Ehle and her mother have worked together on a number of occasions, including in The Camomile Lawn and later in Sunshine, where the two women actually play the same character at different ages. There seems to be no trace of rivalry between them.

"I guess it seems to some people that there must be tension," Ehle says, "but I've never felt that way. When I was 15 or so, I got very excited about acting and pursued it with a passion. My parents have always been very supportive."

As if to illustrate the point, the hotel-room phone rings. The puppy leaps off the couch. Ehle answers, "Oh, hi, ma! Yes, I'm doing fine!"

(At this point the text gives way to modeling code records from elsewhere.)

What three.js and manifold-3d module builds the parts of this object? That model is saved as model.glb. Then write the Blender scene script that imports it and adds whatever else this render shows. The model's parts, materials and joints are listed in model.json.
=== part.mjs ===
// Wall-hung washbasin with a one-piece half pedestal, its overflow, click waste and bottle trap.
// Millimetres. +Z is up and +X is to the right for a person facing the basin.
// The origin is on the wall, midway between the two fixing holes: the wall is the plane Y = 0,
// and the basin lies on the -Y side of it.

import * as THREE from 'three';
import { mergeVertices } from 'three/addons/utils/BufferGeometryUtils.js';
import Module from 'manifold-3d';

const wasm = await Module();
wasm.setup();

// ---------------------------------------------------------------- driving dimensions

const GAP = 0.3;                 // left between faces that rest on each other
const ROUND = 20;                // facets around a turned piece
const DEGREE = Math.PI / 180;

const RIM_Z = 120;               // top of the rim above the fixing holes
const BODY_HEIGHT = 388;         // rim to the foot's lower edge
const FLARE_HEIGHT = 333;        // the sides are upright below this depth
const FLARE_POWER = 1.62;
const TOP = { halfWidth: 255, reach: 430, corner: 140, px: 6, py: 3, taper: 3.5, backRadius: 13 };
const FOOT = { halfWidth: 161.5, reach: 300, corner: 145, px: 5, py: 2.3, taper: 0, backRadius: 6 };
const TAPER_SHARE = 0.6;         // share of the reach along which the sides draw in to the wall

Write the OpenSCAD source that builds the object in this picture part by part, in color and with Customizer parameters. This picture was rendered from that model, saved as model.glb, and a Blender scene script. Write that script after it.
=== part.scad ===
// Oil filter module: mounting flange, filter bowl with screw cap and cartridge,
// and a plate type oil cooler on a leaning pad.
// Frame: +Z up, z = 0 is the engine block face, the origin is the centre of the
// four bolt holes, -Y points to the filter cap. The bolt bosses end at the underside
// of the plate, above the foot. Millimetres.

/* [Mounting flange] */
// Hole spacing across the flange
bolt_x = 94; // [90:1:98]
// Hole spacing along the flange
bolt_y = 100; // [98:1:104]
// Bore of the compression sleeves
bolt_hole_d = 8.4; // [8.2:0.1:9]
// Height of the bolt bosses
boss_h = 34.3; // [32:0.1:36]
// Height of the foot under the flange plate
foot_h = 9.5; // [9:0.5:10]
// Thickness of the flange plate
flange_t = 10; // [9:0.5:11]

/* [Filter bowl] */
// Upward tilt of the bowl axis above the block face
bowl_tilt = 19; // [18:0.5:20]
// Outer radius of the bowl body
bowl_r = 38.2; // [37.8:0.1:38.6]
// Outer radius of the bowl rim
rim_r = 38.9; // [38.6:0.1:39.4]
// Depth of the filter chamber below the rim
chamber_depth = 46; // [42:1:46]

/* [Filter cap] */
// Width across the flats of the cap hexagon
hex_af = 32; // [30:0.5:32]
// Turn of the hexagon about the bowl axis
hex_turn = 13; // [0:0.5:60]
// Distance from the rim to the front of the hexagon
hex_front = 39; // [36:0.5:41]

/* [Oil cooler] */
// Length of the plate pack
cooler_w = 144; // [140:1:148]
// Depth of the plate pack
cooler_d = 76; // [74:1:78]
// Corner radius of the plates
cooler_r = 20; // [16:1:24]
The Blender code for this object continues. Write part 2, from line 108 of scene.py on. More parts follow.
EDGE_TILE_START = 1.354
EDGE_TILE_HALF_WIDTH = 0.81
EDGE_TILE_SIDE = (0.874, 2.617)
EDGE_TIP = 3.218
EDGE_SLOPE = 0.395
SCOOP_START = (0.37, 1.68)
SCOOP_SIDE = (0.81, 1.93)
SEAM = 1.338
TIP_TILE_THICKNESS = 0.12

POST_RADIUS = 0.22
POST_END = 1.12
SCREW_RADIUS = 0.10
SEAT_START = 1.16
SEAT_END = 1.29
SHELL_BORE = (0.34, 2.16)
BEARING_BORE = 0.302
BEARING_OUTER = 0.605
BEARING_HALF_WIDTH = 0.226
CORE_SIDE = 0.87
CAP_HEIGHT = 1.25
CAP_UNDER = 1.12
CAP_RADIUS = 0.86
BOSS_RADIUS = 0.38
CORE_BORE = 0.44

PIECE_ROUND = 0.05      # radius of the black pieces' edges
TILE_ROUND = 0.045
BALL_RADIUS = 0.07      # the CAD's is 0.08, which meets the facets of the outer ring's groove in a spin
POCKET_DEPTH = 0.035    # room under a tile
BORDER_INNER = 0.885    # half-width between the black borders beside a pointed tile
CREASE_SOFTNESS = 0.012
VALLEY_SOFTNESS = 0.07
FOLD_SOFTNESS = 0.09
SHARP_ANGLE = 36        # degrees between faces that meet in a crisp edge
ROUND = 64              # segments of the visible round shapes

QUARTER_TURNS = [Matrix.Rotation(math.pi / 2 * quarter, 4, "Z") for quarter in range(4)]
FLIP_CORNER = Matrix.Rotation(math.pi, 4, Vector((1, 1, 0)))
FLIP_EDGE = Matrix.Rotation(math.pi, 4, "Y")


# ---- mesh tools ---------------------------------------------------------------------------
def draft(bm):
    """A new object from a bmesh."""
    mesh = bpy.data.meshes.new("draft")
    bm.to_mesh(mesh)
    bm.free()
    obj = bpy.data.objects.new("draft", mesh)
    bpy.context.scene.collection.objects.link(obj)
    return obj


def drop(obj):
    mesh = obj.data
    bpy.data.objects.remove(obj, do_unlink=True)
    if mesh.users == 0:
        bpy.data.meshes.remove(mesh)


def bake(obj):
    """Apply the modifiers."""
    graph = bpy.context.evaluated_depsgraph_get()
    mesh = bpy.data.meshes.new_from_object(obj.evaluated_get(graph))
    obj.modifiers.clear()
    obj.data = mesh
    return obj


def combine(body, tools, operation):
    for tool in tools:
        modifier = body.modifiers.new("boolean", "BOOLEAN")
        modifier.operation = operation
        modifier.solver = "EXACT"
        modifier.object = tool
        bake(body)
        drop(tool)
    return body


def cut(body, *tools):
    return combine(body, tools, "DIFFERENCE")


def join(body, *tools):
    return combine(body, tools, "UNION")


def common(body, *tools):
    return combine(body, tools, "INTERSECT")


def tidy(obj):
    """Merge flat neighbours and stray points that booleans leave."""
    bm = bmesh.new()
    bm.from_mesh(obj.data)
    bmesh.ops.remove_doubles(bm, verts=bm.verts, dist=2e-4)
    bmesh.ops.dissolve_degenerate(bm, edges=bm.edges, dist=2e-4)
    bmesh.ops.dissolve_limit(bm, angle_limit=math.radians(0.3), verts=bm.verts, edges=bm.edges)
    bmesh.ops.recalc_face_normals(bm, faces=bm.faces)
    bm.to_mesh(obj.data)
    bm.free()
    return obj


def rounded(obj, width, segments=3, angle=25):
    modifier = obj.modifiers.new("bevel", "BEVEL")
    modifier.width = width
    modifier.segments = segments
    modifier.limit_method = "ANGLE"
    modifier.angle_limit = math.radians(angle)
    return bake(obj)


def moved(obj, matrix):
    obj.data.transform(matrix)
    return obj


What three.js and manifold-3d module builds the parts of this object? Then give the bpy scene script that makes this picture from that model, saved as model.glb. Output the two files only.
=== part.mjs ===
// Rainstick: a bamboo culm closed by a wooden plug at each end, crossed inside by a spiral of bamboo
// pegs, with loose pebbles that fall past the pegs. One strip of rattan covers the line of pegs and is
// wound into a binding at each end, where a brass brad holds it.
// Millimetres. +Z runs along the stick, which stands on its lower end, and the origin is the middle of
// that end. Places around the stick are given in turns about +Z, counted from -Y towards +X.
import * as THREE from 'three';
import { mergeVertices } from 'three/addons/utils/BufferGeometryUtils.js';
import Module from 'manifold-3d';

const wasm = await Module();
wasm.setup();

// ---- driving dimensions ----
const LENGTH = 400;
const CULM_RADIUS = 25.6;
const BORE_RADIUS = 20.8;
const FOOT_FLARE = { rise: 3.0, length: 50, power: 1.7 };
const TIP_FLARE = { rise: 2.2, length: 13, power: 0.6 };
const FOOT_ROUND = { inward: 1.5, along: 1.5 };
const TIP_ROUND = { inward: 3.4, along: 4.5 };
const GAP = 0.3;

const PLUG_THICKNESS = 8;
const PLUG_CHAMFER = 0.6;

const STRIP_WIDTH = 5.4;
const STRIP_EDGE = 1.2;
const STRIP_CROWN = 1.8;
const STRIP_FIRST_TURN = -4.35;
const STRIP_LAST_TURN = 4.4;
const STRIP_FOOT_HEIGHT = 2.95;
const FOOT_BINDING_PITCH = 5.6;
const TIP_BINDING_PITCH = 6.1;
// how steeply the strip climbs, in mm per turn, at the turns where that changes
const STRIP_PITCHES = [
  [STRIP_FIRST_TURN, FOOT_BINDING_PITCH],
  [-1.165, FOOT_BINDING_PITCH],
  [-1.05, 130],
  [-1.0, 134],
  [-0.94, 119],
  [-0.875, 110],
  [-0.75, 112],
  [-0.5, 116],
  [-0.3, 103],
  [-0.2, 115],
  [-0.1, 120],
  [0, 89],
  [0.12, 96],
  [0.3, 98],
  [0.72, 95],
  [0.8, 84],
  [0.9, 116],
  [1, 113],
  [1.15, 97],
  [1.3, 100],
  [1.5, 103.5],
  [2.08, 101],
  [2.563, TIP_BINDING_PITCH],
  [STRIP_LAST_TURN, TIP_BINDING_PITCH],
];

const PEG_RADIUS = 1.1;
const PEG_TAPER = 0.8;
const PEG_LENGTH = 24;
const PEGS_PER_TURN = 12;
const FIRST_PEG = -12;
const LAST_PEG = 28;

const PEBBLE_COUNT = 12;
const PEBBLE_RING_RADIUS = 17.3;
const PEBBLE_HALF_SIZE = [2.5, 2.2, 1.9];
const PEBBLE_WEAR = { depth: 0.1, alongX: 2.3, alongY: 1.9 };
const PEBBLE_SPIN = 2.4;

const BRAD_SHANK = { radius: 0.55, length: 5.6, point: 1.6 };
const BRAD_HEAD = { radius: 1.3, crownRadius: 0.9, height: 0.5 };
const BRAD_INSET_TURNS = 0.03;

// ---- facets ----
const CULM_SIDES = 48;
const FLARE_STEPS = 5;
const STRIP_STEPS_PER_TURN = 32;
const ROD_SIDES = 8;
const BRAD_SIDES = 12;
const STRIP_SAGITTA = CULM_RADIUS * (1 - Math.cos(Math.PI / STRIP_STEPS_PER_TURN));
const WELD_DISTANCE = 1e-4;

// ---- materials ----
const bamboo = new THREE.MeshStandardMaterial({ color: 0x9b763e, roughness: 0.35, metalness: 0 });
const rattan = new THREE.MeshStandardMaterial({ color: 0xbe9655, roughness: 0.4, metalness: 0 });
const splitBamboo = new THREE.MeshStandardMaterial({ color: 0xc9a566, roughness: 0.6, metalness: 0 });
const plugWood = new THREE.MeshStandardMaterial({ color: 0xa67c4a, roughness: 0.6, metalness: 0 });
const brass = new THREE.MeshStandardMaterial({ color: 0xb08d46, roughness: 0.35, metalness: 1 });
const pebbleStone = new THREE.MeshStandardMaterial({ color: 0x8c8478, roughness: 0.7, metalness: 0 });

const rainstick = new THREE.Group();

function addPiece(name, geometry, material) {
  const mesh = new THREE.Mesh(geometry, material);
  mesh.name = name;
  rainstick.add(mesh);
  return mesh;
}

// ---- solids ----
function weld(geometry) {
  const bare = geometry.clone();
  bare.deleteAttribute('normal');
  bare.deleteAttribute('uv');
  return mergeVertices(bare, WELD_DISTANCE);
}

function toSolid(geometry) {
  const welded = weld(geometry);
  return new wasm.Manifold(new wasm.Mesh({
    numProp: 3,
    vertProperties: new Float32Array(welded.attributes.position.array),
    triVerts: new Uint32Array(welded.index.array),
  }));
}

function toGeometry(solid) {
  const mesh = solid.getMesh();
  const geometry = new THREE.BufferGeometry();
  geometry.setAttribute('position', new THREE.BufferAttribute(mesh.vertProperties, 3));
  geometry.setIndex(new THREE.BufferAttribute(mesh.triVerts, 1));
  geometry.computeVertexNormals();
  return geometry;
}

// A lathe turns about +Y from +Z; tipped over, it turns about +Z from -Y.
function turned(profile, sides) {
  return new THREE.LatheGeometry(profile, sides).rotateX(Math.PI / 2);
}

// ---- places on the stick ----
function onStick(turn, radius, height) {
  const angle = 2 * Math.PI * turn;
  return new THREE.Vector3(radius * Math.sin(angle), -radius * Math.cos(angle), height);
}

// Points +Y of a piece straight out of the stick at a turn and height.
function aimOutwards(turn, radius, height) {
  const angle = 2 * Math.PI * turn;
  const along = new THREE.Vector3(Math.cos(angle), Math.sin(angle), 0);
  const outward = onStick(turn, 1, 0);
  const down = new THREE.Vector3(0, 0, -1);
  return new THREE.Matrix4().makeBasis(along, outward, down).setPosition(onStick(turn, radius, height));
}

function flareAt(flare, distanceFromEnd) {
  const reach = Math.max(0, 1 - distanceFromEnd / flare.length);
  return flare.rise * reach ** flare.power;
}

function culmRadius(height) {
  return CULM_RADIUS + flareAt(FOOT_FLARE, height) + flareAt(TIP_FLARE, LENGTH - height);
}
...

Mother and daughter went head-to-head at the Tony Awards in 2000, with Ehle nominated for The Real Thing, and Harris for Noel Coward's Waiting in the Wings. Ehle took home the prize. "I was happy to win," Ehle says, "but those prizes always seemed an odd sort of competition. It's like a race where one of the competitors is running, one is swimming and another crawling. I've always felt the prize really belongs to the role, so ultimately then to the playwright or the director."

Ehle has seen success on both stage and screen, and she wants to continue to work in both settings. "I feel that whichever one I'm doing, I miss the other," she says. "There's a freedom in being in front of the camera. On the stage I'm aware of the audience and the need to project whatever emotion for the whole room. I feel with a camera, even if it's more intimate in a way, almost as if no one is watching. But I think that's also a credit to the directors I've worked with.

"With film," she continues, "you play for the moment, and because you're so often shooting out of sequence, it's hard to feel the continuity of your character's experience. Whereas on-stage, there are those nights when it's just magic, there's that momentum. And that's amazing."